Abstract

In this study, the chemical and optical features of detrital garnets from the Middle Permian to Upper Triassic sandstones in the South Kitakami Belt, Northeast Japan, were examined to reveal the tectonic movement in the provenance. The sandstones contain a large amount of detrital grandite garnet grains with a wide range of andradite content. Among them, some grandite garnet grains show optically anisotropic features and rarely oscillatory zoning and sector twinning. The proportion of the detrital anisotropic grandite garnet increases from the Permian to the Middle Triassic and decreases in the Late Triassic. Such grandite garnets with various andradite contents occur in skarn deposits.
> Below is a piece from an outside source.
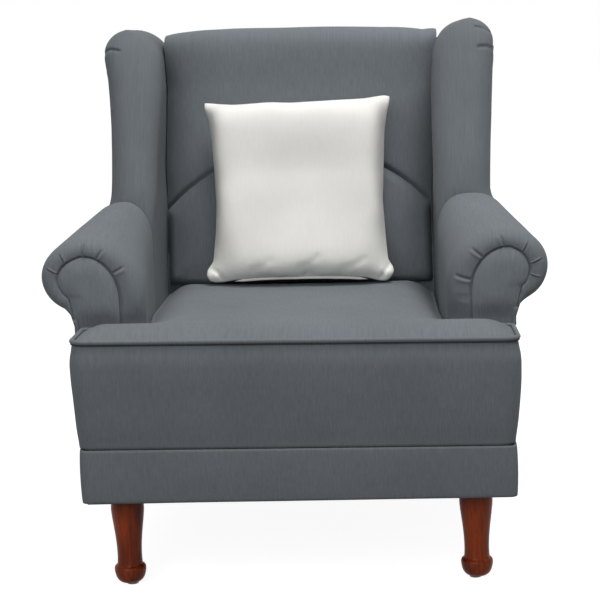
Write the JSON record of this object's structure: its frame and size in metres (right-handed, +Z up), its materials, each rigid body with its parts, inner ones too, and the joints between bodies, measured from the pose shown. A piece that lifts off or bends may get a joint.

Isotropic grandite garnets in the early stage of skarn evolution are distributed widely around a pluton, which affects the thermal metamorphism of the surrounding strata. However, anisotropic grandite garnets are formed along veinlets and fractures in the middle to late hydrothermal stage as the pluton cools, and their distribution is limited to a narrower area near the pluton compared to the metamorphic aureoles formed in the early stage. Changes in the chemical and optical features of the detrital garnets indicate a progressive denudation of the plutonic body accompanying skarn deposits in the provenance. The proportion of detrital anisotropic grandite garnet grains among all of the detrital grandite garnet is considered to be a sensitive indicator of the denudation level in a deeper part of the volcanic arc in association with skarn deposits, together with traditional sandstone composition datasets. This newly proposed method should be useful for clarifying the paleogeography during the Permian to Triassic in the East Asian continental margin, associated with uplift and denudation of the Permian volcanic arc, which seems to have been induced by the collision of the North China and South China Blocks.